The commencement that meant a lot to me: One of my nephews graduated in 2019. It was the last family event that my father attended. He died about 10 days later. It was first thing in the morning, and it was beautiful. It was meaningful to have most of my family there to be there for my nephew, but then also to see everything I do to make these commencements happen.

The person I’m dying to meet: I will probably pass out of sheer, I don’t know, nerves, but Bradley Cooper (C’97), I am dying to meet. I keep joking to Jack [DeGioia], for my retirement gift, I need to meet Bradley Cooper in person. Some people get rocking chairs. I don’t want a chair. I just want to meet Bradley Cooper.

What makes me get up in the morning: The people here at Georgetown. The people I work with across campus, the friends I’ve made. The friends who reached out to me after my father died, and then last year, my family went through a really tough time.

My husband had a stroke in December of 2022, and then had some continuing health issues last summer because of the stroke. If I was anywhere else, I don’t think I would’ve been able to continue my job. But it was because I was at Georgetown and people stepped in in ways that I stepped in for them when they needed help. So it really is that care for the whole person here at Georgetown. That’s what makes me get up and continue my job.

What I wish people knew about my job: I don’t think people realize everything that goes into making commencement happen. People on campus may not know I’m the one who does the stages, the tents, the flowers, the wheelchairs, the commencement program books, the sign language interpreters, all of it from A to Z is me and my office, which is me and John Pierce. And it’s the collaboration with all the dean’s offices, who also do a lot of work.

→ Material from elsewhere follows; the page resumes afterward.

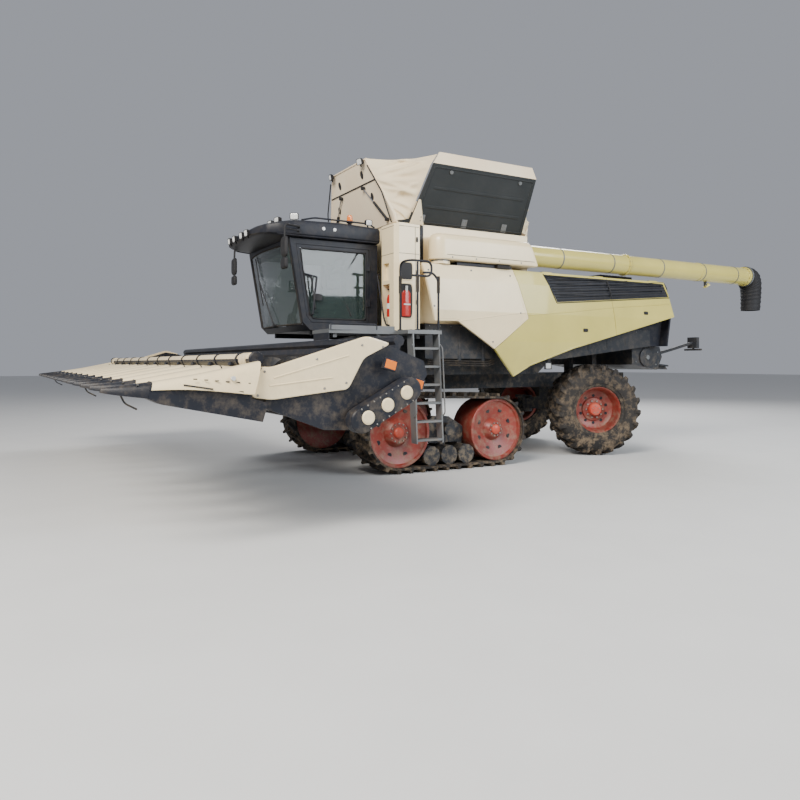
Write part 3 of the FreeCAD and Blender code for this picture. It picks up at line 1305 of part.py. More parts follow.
NODES = {
    "chassis_frame": chassis_frame, "separator_hull": separator_hull, "engine_block": engine_block,
    "rear_hood": rear_hood, "chopper": chopper, "rear_axle": rear_axle,
    "knuckle_L": lambda: knuckle(1), "knuckle_R": lambda: knuckle(-1), "rim_L": lambda: rim(1),
    "rim_R": lambda: rim(-1), "tyre_L": lambda: tyre(1), "tyre_R": lambda: tyre(-1),
    "track_belt_L": track_belt, "track_belt_R": lambda: mirrored(track_belt()),
    "track_frames": lambda: both(track_frame()), "track_wheels": lambda: track_wheels(1) + track_wheels(-1),
    "grain_tank": grain_tank, "tank_flap_L": tank_flap, "tank_flap_R": lambda: mirrored(tank_flap()),
    "tank_cover_front": lambda: tank_end_cover(True), "tank_cover_rear": lambda: tank_end_cover(False),
    "tank_canvas": lambda: both(tank_canvas(True)) + both(tank_canvas(False)),
    "side_panel_front_L": side_panel_front, "side_panel_front_R": lambda: mirrored(side_panel_front()),
    "side_panel_rear_L": side_panel_rear, "side_panel_rear_R": lambda: mirrored(side_panel_rear()),
    "side_grille_L": side_grille, "side_grille_R": lambda: mirrored(side_grille()),
    "auger_cover": auger_cover, "auger_tube": auger_tube,
    "auger_spout": auger_spout, "cab_frame": cab_frame, "cab_glass": cab_glass, "cab_door": cab_door,
    "cab_door_glass": cab_door_glass, "cab_roof": cab_roof, "roof_lamps": roof_lamps, "cab_seat": cab_seat,
    "cab_console": cab_console, "mirrors": mirrors, "platform": platform, "handrails": handrails,
    "ladder": ladder, "tower_panel": tower_panel, "fire_extinguisher": fire_extinguisher,
    "feeder_house": feeder_house, "lift_barrels": lift_barrels, "lift_rods": lift_rods,
    "header_frame": header_frame, "header_auger": header_auger, "row_units": row_units,
    "snapping_rolls": snapping_rolls, "gathering_chains": gathering_chains, "snout_noses": snout_noses,
    "snouts_inner": snouts_inner, "row_hoods": row_hoods,
    "snouts_end": lambda: snouts_end() + end_keels(), "header_end_panels": header_end_panels,
    "header_drive_cases": header_drive_cases,
}

if __name__ == "__main__":
    os.makedirs("parts", exist_ok=True)
    for node, make in NODES.items():
        save(node, make())
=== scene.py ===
import bpy, bmesh, math, random
from mathutils import Vector as V, Matrix


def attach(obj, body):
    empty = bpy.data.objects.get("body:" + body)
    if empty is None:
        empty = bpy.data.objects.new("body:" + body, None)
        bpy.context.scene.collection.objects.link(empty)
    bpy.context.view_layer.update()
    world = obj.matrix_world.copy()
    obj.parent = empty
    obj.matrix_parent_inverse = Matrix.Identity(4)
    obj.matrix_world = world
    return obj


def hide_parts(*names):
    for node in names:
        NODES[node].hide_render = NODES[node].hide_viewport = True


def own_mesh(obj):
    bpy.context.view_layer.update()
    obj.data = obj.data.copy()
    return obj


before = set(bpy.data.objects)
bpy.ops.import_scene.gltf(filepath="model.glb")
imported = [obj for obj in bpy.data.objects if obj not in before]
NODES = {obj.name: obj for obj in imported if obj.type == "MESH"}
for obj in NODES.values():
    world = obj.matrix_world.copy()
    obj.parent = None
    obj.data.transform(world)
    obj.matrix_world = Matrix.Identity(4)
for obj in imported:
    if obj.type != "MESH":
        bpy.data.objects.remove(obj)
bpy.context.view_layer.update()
random.seed(4)
OY = 1.32205  # the CAD's origin behind the middle of the tracks


def M(x, y, z):
    """A place measured from the middle of the tracks, in the row frame."""
    return V((x, y - OY, z))


# Materials: every one is built from nodes
def node(tree, kind, **values):
    """New shader node with its input values set."""
    n = tree.nodes.new("ShaderNode" + kind)
    for key, value in values.items():
        n.inputs[key.replace("_", " ")].default_value = value
    return n


def paint(name, base, second=None, rough=0.38, metal=0.0, grain=9.0, amount=0.35, bump=0.06, fine=90.0, dirt=0.25,
          dirt_color=(0.24, 0.19, 0.13), coat=0.0, shine=0.5):
    """Surface with mottled colour, dust that gathers low down, and a fine bump."""
    mat = bpy.data.materials.new(name)
    mat.use_nodes = True
    tree = mat.node_tree
    link = tree.links.new
    bsdf = tree.nodes["Principled BSDF"]
    place = node(tree, "TexCoord").outputs["Object"]
    big = node(tree, "TexNoise", Scale=grain / 6, Detail=6)
    ramp = node(tree, "ValToRGB")
    for stop, side, colour in zip(ramp.color_ramp.elements, (-0.5, 0.5), (base, second or [c * 0.86 for c in base])):
        stop.position = 0.5 + side * amount
        stop.color = (*colour, 1)
    split = node(tree, "SeparateXYZ")
    low = node(tree, "MapRange", From_Min=0.1, From_Max=2.0, To_Min=dirt * 2.4, To_Max=dirt * 0.35)
    spots = node(tree, "TexNoise", Scale=grain, Detail=9, Roughness=0.7)
    cut = node(tree, "MapRange", From_Min=0.46, From_Max=0.72)
    both = node(tree, "Math")
    both.operation = "MULTIPLY"
    both.use_clamp = True
    mix = node(tree, "Mix")
    mix.data_type = "RGBA"
    mix.inputs["B"].default_value = (*dirt_color, 1)
    gloss = node(tree, "MapRange", To_Min=rough, To_Max=min(1.0, rough + 0.3))
    tiny = node(tree, "TexNoise", Scale=fine, Detail=3)
    relief = node(tree, "Bump", Strength=bump, Distance=0.004)
    for target in (big.inputs["Vector"], split.inputs[0], spots.inputs["Vector"], tiny.inputs["Vector"]):
        link(place, target)
    link(big.outputs["Fac"], ramp.inputs["Fac"])
    link(split.outputs["Z"], low.inputs["Value"])
    link(spots.outputs["Fac"], cut.inputs["Value"])
    link(cut.outputs[0], both.inputs[0])
    link(low.outputs[0], both.inputs[1])
    link(both.outputs[0], mix.inputs["Factor"])
    link(ramp.outputs["Color"], mix.inputs["A"])
    link(mix.outputs["Result"], bsdf.inputs["Base Color"])
    link(both.outputs[0], gloss.inputs["Value"])
    link(gloss.outputs[0], bsdf.inputs["Roughness"])
    link(tiny.outputs["Fac"], relief.inputs["Height"])
    link(relief.outputs["Normal"], bsdf.inputs["Normal"])
    for key, value in (("Metallic", metal), ("Specular IOR Level", shine), ("Coat Weight", coat)):
        bsdf.inputs[key].default_value = value
    return mat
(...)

To have a successful commencement is to have that collaboration from all these offices. My job becomes easy that weekend because of everybody else doing their job well. Everything’s been prepared. All the tulips have been planted and replanted, and the gates have been painted black. There’s so much work that goes into perfecting the lawn area and preparing for commencement.

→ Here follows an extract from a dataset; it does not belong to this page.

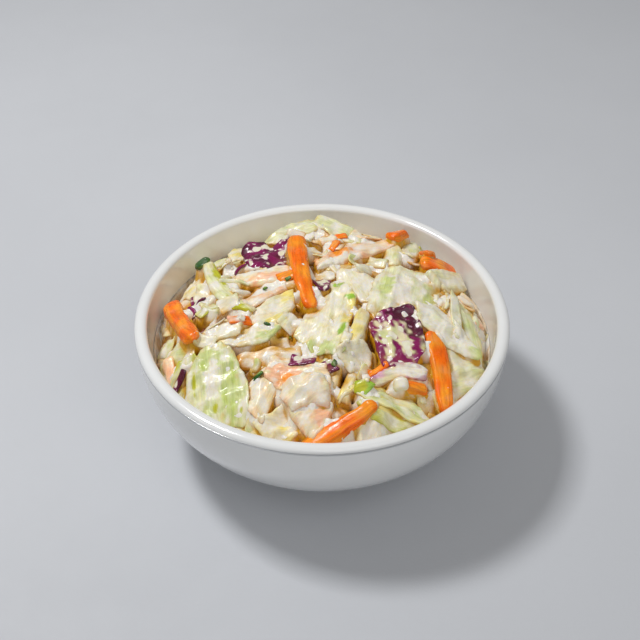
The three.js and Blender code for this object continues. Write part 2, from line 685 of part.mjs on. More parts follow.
const coleslaw = new THREE.Mesh(heapGeometry(), dressedSlaw);
coleslaw.name = "coleslaw";

const bowlOfColeslaw = new THREE.Group();
bowlOfColeslaw.add(bowl, coleslaw);

export default bowlOfColeslaw;
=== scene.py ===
"""A white porcelain bowl heaped with coleslaw: chopped cabbage, carrot batons, red cabbage, onion and herbs
in a creamy dressing. Lengths are in millimetres and colours in sRGB until a mesh or a material is made."""

import math
from collections import namedtuple
from functools import lru_cache, partial

import bpy
import numpy as np
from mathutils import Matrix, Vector


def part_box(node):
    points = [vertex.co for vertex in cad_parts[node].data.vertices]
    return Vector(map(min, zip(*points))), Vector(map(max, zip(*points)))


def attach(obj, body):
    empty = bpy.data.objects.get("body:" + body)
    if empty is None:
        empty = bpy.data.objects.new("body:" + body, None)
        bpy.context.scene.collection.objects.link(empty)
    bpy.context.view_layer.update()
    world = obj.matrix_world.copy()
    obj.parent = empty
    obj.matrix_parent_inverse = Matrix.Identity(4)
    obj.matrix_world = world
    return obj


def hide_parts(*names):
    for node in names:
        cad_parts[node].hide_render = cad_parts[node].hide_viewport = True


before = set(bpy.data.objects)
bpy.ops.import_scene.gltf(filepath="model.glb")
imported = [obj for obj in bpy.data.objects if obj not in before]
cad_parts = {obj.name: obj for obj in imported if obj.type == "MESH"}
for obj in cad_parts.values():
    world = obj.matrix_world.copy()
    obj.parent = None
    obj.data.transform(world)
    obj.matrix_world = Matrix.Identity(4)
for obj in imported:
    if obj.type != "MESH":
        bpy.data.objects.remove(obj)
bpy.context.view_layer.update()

bl_info = {
    "name": "Bowl of Coleslaw",
    "version": (1, 0, 0),
    "blender": (4, 5, 0),
    "location": "3D View > Sidebar > Coleslaw",
    "description": "Makes a porcelain bowl heaped with dressed coleslaw",
    "category": "Add Mesh",
}

METRE = 0.001  # one millimetre in metres
TAU = 2 * math.pi
GOLDEN_ANGLE = math.pi * (3 - math.sqrt(5))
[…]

A white woman in a white jacket and blue hat poses with her son in a jacket in front of a soccer field at night.
Hogge and her son watched Georgetown’s soccer team win their championship game in 2019 in North Carolina.

When I’m not event planning, you’ll find me: Watching some kind of soccer. My son plays travel soccer for Arlington, so he usually has a game or two. We’re also season ticket members for DC United. And the brother I mentioned earlier is a Georgetown soccer alum so you can often see me at Shaw Field cheering on the Hoyas. I drove my son and my other nephew (C’21) down to Carey, North Carolina, to watch Georgetown win the 2019 Championship. And believe it or not, I like to host people at our house. We love having friends and family over for dinner or a backyard fire pit night.

The word that comes to mind when I think of Georgetown: Family. Georgetown really is a family. It’s a second family to me. That’s why I’ve been here for so long.

And now that my daughter’s here, I see her getting the same care that I get from a lot of my colleagues. People she’s either meeting or people she’s known for the last couple years. 

A mother and daughter sit side-by-side on a bench outdoors and smile.